Nunca me gustaron las endogamias que algunas de las manifestaciones del costumbrismo andaluz pueden llegar a generar. Ni un cofrade que sólo vea las maneras de esta expresión tan genuina sin aprovechar para buscar en el fondo de esos valores la posibilidad de alumbrar su vida cotidiana con actitudes aprovechables ni un rociero que más allá del sombrero de ala ancha o el caballo no encuentre la esencia de lo que festejamos son ejemplos que me valgan.
Y sin embargo cuando a lo largo del año camino de rueda de prensa en rueda de prensa mi apostura hiniesta a veces esconde el penitente que, llevándolo siempre dentro, es capaz de resistir la presión de un stress que, de otro modo, acabaría conmigo. O cuando el peso de las responsabilidades recaen del modo que lo hacen sobre mis hombros no puedo sino imaginar que, en las chicotás de la vida, hay que poner toda la carne en el asador.
Llega El Rocío y la Romería de Pentecostés se convierte este año en la oportunidad de encontrarme conmigo mismo con la mirada perdida de ése de la foto que, más allá del horizonte visible, quiere imaginar un futuro feliz para todos.

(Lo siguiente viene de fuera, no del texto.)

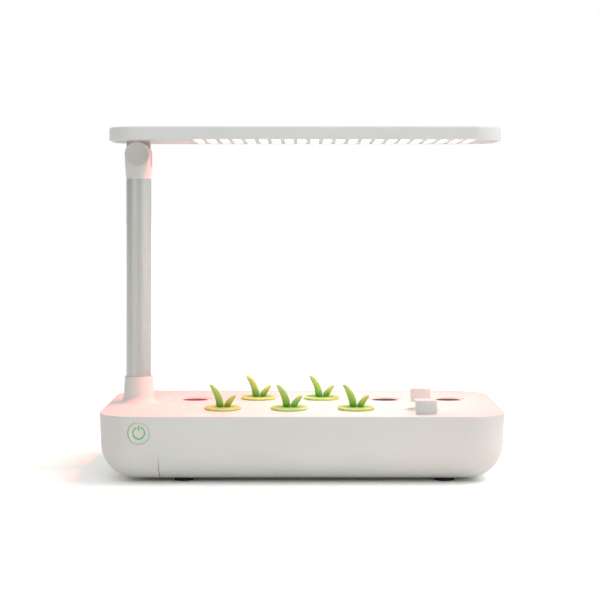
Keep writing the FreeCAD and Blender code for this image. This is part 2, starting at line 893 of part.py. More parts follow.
def pole_tube():
    body = doc.addObject("PartDesign::Body", "pole")
    sketch = sketch_on(body, "pole_section", level=pole_foot)
    for radius in (size["pole_radius"], size["pole_radius"] - size["pole_wall"]):
        circle = Part.Circle(FreeCAD.Vector(), FreeCAD.Vector(0, 0, 1), radius.value)
        curve = sketch.addGeometry(circle)
        sketch.addConstraint(Sketcher.Constraint("Coincident", curve, 3, -1, 1))
        hold(sketch, "Radius", curve, radius)
    pad(body, sketch, pole_end - pole_foot)
    finish(body, "pole_tube", pole_x)


def lamp_lead():
    low = size["socket_seat"] - size["lead_tail"]
    finish(cylinder("lamp_lead_made", size["lead_radius"], slot_low - low), "lamp_lead", pole_x, 0, low)


def pole_head():
    body = doc.addObject("PartDesign::Body", "head")
    wide = size["pole_radius"]
    neck_top = hinge_z - size["neck_straight"]
    low = sketch_on(body, "head_low", level=pole_end)
    rounded_rectangle(low, -wide, wide, -wide, wide, wide - 0.1)
    high = sketch_on(body, "head_high", level=neck_top)
    rounded_rectangle(high, -wide, wide, -head_half, head_half, size["neck_round"])
    neck = body.newObject("PartDesign::AdditiveLoft", "head_neck")
    neck.Profile = low
    neck.Sections = [high]
    neck.Ruled = True
    straight = sketch_on(body, "head_straight", level=neck_top)
    rounded_rectangle(straight, -wide, wide, -head_half, head_half, size["neck_round"])
    pad(body, straight, size["neck_straight"])
    hub = cylinder("head_hub", size["hub_radius"], size["head_depth"], 0, -head_half, hinge_z, "y")
    spigot_radius = size["pole_radius"] - size["pole_wall"] - 2 * size["fit_gap"]
    spigot_low = pole_end - size["spigot_length"]
    spigot = cylinder("head_spigot", spigot_radius, size["spigot_length"] + 1, 0, 0, spigot_low)
    slot = box("head_slot", -past, past, -ear_inner, ear_inner, slot_low, lamp_high)
    lead = cylinder(
        "head_lead_hole",
        size["lead_radius"] + size["fit_gap"],
        slot_low - spigot_low + 2,
        0,
        0,
        spigot_low - 1,
    )
    sink = size["cover_disc_thick"]
    bore = cylinder("head_pin_bore", size["pin_radius"] + size["fit_gap"], 2 * past, 0, -past, hinge_z, "y")
    disc_radius = size["cover_disc_radius"] + size["fit_gap"]
    front_disc = cylinder("head_front_disc", disc_radius, sink + 5, 0, -head_half - 5, hinge_z, "y")
    back_disc = cylinder("head_back_disc", disc_radius, sink + 5, 0, head_half - sink, hinge_z, "y")
    pin_seat = cylinder(
        "head_pin_seat",
        size["pin_head_radius"] + size["fit_gap"],
        sink + size["pin_head_height"] + 5,
        0,
        -head_half - 5,
        hinge_z,
        "y",
    )
    nut_seat = hexagon("head_nut_seat", size["nut_flats"] + 2 * size["fit_gap"], size["nut_height"] + 5)
    put(nut_seat, 0, head_half - sink - size["nut_height"], hinge_z)
    tools = [slot, lead, bore, front_disc, back_disc, pin_seat, nut_seat]
    finish(cut("pole_head_made", fuse("head_body", [body, hub, spigot]), tools), "pole_head", pole_x)


def hexagon(name, flats, length):
    item = doc.addObject("Part::Prism", name)
    item.Polygon = 6
    item.Placement.Rotation = FreeCAD.Rotation(FreeCAD.Vector(1, 0, 0), -90)
    half_angle = as_size(30)
    corner = flats / 2 / Size(math.cos(math.radians(30)), f"cos({half_angle.formula})")
    return bind(item, Circumradius=corner, Height=length)


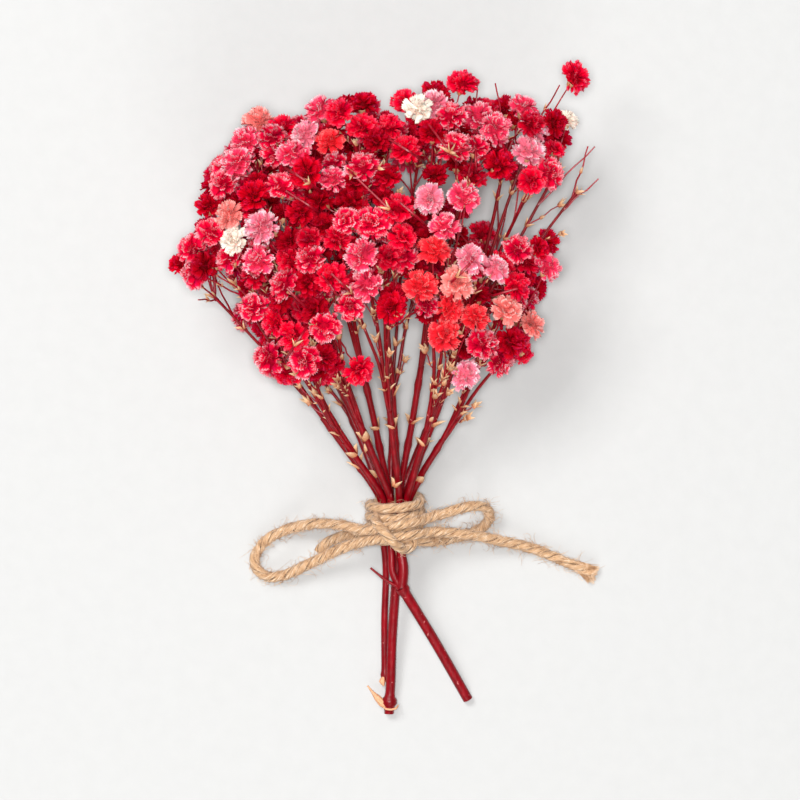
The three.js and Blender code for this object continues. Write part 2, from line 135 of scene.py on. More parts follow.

Y si los ojos, que no se ven, suscitaran la idea de no ver mucho realmente lo cierto es que enfocan con la intención de recuperar la vista en los términos más adecuados. Las carretas se han ido del Barroso y, antes de reiniciar la marcha tras el Ángelus, la mirada se les adelanta.
Faltan poco más de cuatro días para que vuelva a repetirse escena parecida. Y la fortaleza redentora del Camino de Doñana, nada que no venga de la Reina de ese jardín que saldrá al paso de cada uno de los romeros, huele ya en el ambiente expectante de quienes, como yo, nos preparamos, tengamos las motivaciones que tengamos en cada caso, para calzarnos los botos, ajustar el sombrero y, sobre todo, encontrar en la medalla, como el de la foto, la verdad de todo esto.
Yo te diré, Rocío. Tú me dirás, Señora!